WORK REQUIRED: Write out the whole listing again, exactly.
[Start GIVEN DATA]
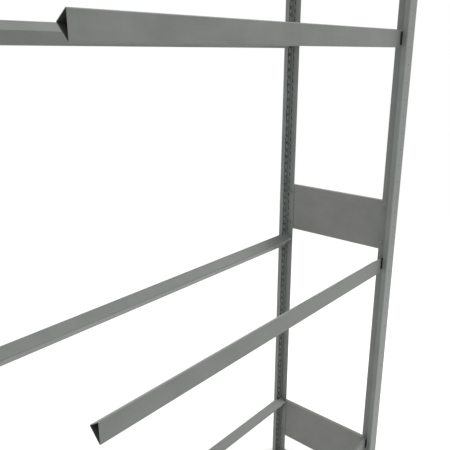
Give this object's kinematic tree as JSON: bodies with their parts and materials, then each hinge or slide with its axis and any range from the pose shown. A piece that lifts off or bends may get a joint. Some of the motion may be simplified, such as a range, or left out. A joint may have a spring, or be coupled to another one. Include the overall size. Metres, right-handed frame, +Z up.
{
  "type": "tyre rack add-on bay",
  "caption": "Boltless add-on bay of a tyre rack: a perforated T-post end frame with side panels carries pairs of hollow triangular beams that end open.",
  "frame": {"origin": "on the floor, under the middle of the overall box", "axes": "+Z up, +X along the beams towards the end frame, +Y from the front beams to the rear beams"},
  "size_m": [1.1806, 0.43, 2.1],
  "materials": {
    "frame_paint": "satin grey powder coat on roll-formed steel",
    "panel_paint": "satin grey powder coat on folded steel sheet",
    "beam_paint": "satin grey powder coat on steel tube",
    "connector_paint": "satin grey powder coat on pressed steel",
    "foot_paint": "satin grey powder coat on steel plate",
    "bolt_zinc": "zinc-plated steel"
  },
  "bodies": {
    "frame": {"front_post": "frame_paint", "rear_post": "frame_paint", "front_foot_plate": "foot_paint", "rear_foot_plate": "foot_paint", "lower_side_panel": "panel_paint", "middle_side_panel": "panel_paint", "upper_side_panel": "panel_paint", "lower_panel_front_bottom_bolt": "bolt_zinc", "lower_panel_front_top_bolt": "bolt_zinc", "lower_panel_rear_bottom_bolt": "bolt_zinc", "lower_panel_rear_top_bolt": "bolt_zinc", "middle_panel_front_bottom_bolt": "bolt_zinc", "middle_panel_front_top_bolt": "bolt_zinc", "middle_panel_rear_bottom_bolt": "bolt_zinc", "middle_panel_rear_top_bolt": "bolt_zinc", "upper_panel_front_bottom_bolt": "bolt_zinc", "upper_panel_front_top_bolt": "bolt_zinc", "upper_panel_rear_bottom_bolt": "bolt_zinc", "upper_panel_rear_top_bolt": "bolt_zinc", "lower_panel_front_bottom_nut": "bolt_zinc", "lower_panel_front_top_nut": "bolt_zinc", "lower_panel_rear_bottom_nut": "bolt_zinc", "lower_panel_rear_top_nut": "bolt_zinc", "middle_panel_front_bottom_nut": "bolt_zinc", "middle_panel_front_top_nut": "bolt_zinc", "middle_panel_rear_bottom_nut": "bolt_zinc", "middle_panel_rear_top_nut": "bolt_zinc", "upper_panel_front_bottom_nut": "bolt_zinc", "upper_panel_front_top_nut": "bolt_zinc", "upper_panel_rear_bottom_nut": "bolt_zinc", "upper_panel_rear_top_nut": "bolt_zinc"},
    "level_1_front": {"level_1_front_beam": "beam_paint", "level_1_front_connector": "connector_paint"},
    "level_1_rear": {"level_1_rear_beam": "beam_paint", "level_1_rear_connector": "connector_paint"},
    "level_2_front": {"level_2_front_beam": "beam_paint", "level_2_front_connector": "connector_paint"},
    "level_2_rear": {"level_2_rear_beam": "beam_paint", "level_2_rear_connector": "connector_paint"},
    "level_3_front": {"level_3_front_beam": "beam_paint", "level_3_front_connector": "connector_paint"},
    "level_3_rear": {"level_3_rear_beam": "beam_paint", "level_3_rear_connector": "connector_paint"}
  },
  "joints": [
    {"name": "level_1_front_lift", "type": "slide", "parent": "frame", "child": "level_1_front", "axis": [0, 0, 1], "range_m": [0, 0.0064]},
    {"name": "level_1_rear_lift", "type": "slide", "parent": "frame", "child": "level_1_rear", "axis": [0, 0, 1], "range_m": [0, 0.0064]},
    {"name": "level_2_front_lift", "type": "slide", "parent": "frame", "child": "level_2_front", "axis": [0, 0, 1], "range_m": [0, 0.0064]},
    {"name": "level_2_rear_lift", "type": "slide", "parent": "frame", "child": "level_2_rear", "axis": [0, 0, 1], "range_m": [0, 0.0064]},
    {"name": "level_3_front_lift", "type": "slide", "parent": "frame", "child": "level_3_front", "axis": [0, 0, 1], "range_m": [0, 0.0064]},
    {"name": "level_3_rear_lift", "type": "slide", "parent": "frame", "child": "level_3_rear", "axis": [0, 0, 1], "range_m": [0, 0.0064]}
  ]
}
[End GIVEN DATA]
THE RESULT:
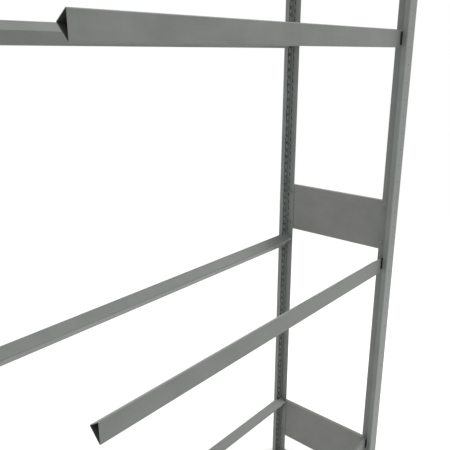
Give this object's kinematic tree as JSON: bodies with their parts and materials, then each hinge or slide with its axis and any range from the pose shown. A piece that lifts off or bends may get a joint. Some of the motion may be simplified, such as a range, or left out. A joint may have a spring, or be coupled to another one. Include the overall size. Metres, right-handed frame, +Z up.
{
  "type": "tyre rack add-on bay",
  "caption": "Boltless add-on bay of a tyre rack: a perforated T-post end frame with side panels carries pairs of hollow triangular beams that end open.",
  "frame": {"origin": "on the floor, under the middle of the overall box", "axes": "+Z up, +X along the beams towards the end frame, +Y from the front beams to the rear beams"},
  "size_m": [1.1806, 0.43, 2.1],
  "materials": {
    "frame_paint": "satin grey powder coat on roll-formed steel",
    "panel_paint": "satin grey powder coat on folded steel sheet",
    "beam_paint": "satin grey powder coat on steel tube",
    "connector_paint": "satin grey powder coat on pressed steel",
    "foot_paint": "satin grey powder coat on steel plate",
    "bolt_zinc": "zinc-plated steel"
  },
  "bodies": {
    "frame": {"front_post": "frame_paint", "rear_post": "frame_paint", "front_foot_plate": "foot_paint", "rear_foot_plate": "foot_paint", "lower_side_panel": "panel_paint", "middle_side_panel": "panel_paint", "upper_side_panel": "panel_paint", "lower_panel_front_bottom_bolt": "bolt_zinc", "lower_panel_front_top_bolt": "bolt_zinc", "lower_panel_rear_bottom_bolt": "bolt_zinc", "lower_panel_rear_top_bolt": "bolt_zinc", "middle_panel_front_bottom_bolt": "bolt_zinc", "middle_panel_front_top_bolt": "bolt_zinc", "middle_panel_rear_bottom_bolt": "bolt_zinc", "middle_panel_rear_top_bolt": "bolt_zinc", "upper_panel_front_bottom_bolt": "bolt_zinc", "upper_panel_front_top_bolt": "bolt_zinc", "upper_panel_rear_bottom_bolt": "bolt_zinc", "upper_panel_rear_top_bolt": "bolt_zinc", "lower_panel_front_bottom_nut": "bolt_zinc", "lower_panel_front_top_nut": "bolt_zinc", "lower_panel_rear_bottom_nut": "bolt_zinc", "lower_panel_rear_top_nut": "bolt_zinc", "middle_panel_front_bottom_nut": "bolt_zinc", "middle_panel_front_top_nut": "bolt_zinc", "middle_panel_rear_bottom_nut": "bolt_zinc", "middle_panel_rear_top_nut": "bolt_zinc", "upper_panel_front_bottom_nut": "bolt_zinc", "upper_panel_front_top_nut": "bolt_zinc", "upper_panel_rear_bottom_nut": "bolt_zinc", "upper_panel_rear_top_nut": "bolt_zinc"},
    "level_1_front": {"level_1_front_beam": "beam_paint", "level_1_front_connector": "connector_paint"},
    "level_1_rear": {"level_1_rear_beam": "beam_paint", "level_1_rear_connector": "connector_paint"},
    "level_2_front": {"level_2_front_beam": "beam_paint", "level_2_front_connector": "connector_paint"},
    "level_2_rear": {"level_2_rear_beam": "beam_paint", "level_2_rear_connector": "connector_paint"},
    "level_3_front": {"level_3_front_beam": "beam_paint", "level_3_front_connector": "connector_paint"},
    "level_3_rear": {"level_3_rear_beam": "beam_paint", "level_3_rear_connector": "connector_paint"}
  },
  "joints": [
    {"name": "level_1_front_lift", "type": "slide", "parent": "frame", "child": "level_1_front", "axis": [0, 0, 1], "range_m": [0, 0.0064]},
    {"name": "level_1_rear_lift", "type": "slide", "parent": "frame", "child": "level_1_rear", "axis": [0, 0, 1], "range_m": [0, 0.0064]},
    {"name": "level_2_front_lift", "type": "slide", "parent": "frame", "child": "level_2_front", "axis": [0, 0, 1], "range_m": [0, 0.0064]},
    {"name": "level_2_rear_lift", "type": "slide", "parent": "frame", "child": "level_2_rear", "axis": [0, 0, 1], "range_m": [0, 0.0064]},
    {"name": "level_3_front_lift", "type": "slide", "parent": "frame", "child": "level_3_front", "axis": [0, 0, 1], "range_m": [0, 0.0064]},
    {"name": "level_3_rear_lift", "type": "slide", "parent": "frame", "child": "level_3_rear", "axis": [0, 0, 1], "range_m": [0, 0.0064]}
  ]
}